We compare how the Numbers Station weak labeling method of generating training data using pretrained FMs compares to gold manually labeled data. In Table 3, we show the cost and performance of the baseline code FM without any customization, customization over weakly labeled logs, and customization over gold data. When we compare the cost of using FMs to generate data versus having SQL experts manually annotate queries, we are over 2,000 times cheaper and lose no execution accuracy.

Table 3: Cost and performance comparison of our un-customized model, our weakly labeled customized model, and our model customized over manually labeled data. Inference is done with manually labeled logs for the database being queries.


As user log data grows, Numbers Station’s models continue to learn from the logs.

A key benefit of customizing a generative model is its ability to be continuously updated via demonstrations retrieved in real time from company-wide data. We demonstrate how the Numbers Station’s SQL assistant continuously adapts to user log data even after being initially customized. We take our weakly labeled trained model and evaluate Spider performance retrieving weakly labeled logs as the log data increases. When we have no log data for the relevant database, our platform generates a seed set of queries with a pretrained FM. As shown in Figure 2, from using no log data (zero demonstrations) to using 8 demonstrations of logs over the same database as the query, we see a 14 pts improvement in execution accuracy. Further, we are only 1.7 pts behind using manually labeled logs for inference in terms of execution accuracy.

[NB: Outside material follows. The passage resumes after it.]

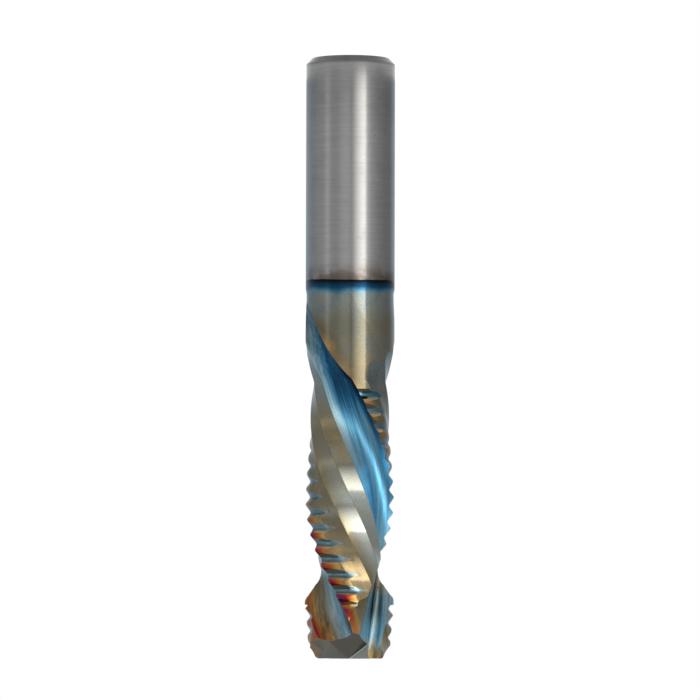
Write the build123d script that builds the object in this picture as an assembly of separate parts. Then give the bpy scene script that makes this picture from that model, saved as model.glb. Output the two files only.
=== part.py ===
"""Compression router bit, 16 mm: one ground carbide body with a plain shank.

The origin is the centre of the shank's end face and +Z points to the tip.  Two down-cut
teeth (left-hand helix) run from the neck to the tip, and two up-cut teeth (right-hand
helix) cross them over the last few millimetres.  Angles are in degrees about +Z.  The bit
turns towards the positive angles, so "ahead" of an edge is positive and "behind" negative.
"""
import os
from math import ceil, cos, degrees, exp, radians, sin, sqrt, tan

from build123d import *

# Blank, in millimetres
overall_length = 108.0
shank_diameter = 16.0
shank_length = 41.6
shank_chamfer = 1.1
cutting_diameter = 16.0
neck_relief = 0.17
neck_relief_steps = (1.0, 2.4, 5.4)

# Down-cut teeth; heights are measured from the shank's end face
down_helix = 30.0
down_edge_at_tip = -118.5
flute_full_height = 58.1
relief_full_height = 58.3
tooth_start_height = 59.9

# Up-cut teeth; depths are measured back from the tip
up_helix = 21.2
up_edge_at_tip = -137.7
up_flute_full_depth = 9.7
up_land_full_depth = 6.4
up_heel_full_depth = 9.0
down_flute_lift_depth = 13.0
back_relief_full_depth = 14.5

# Grinding wheels: how the flutes and the reliefs run out of the blank
wheel_radius = 36.5
flute_lift_angle = 27.0
flute_side_shift = 1.95
flute_side_shift_length = 3.6
relief_run_out_slope = 16.0
up_land_run_in_slope = 8.0
back_relief_exit_slope = 38.0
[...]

Figure 2: Spider execution performance of the weakly labeled customized model as the company log data grows. As more logs are generated, we weakly label the query with a relevant text question and retrieve the most relevant logs to use as demonstrations during inference. If there are no logs for the database being queried, we generate a seed set of queries using a FM (left side). If there are logs for the query database, we retrieve from those (right side). The top dotted line shows the performance if we used manually labeled logs from the query database.

Conclusion

In this post, we explained how Numbers Station provides an effective platform for customizing small, text to SQL coding assistant FMs that can be deployed locally within an enterprise’s network. Our SQL coding assistants learn from company log data and help the analyst generate SQL more efficiently and easily. Numbers Station wants to bring FM technology to the data analyst beyond SQL generation. We explain the Numbers Station Data Transformation Assistant here and how we use pretrained FMs to help analysts automate data transformation tasks such as classification, cleaning, and extraction. If interested in learning more, please email info@numbersstation.ai.

[1] To ensure no true answer is leaked into the retrieval set for inference, we remove all retrieved examples that have the same text instruction or SQL query as the evaluation example.  For the pretrained FMs, we use the text to SQL prompting format from Rajkumar et. al.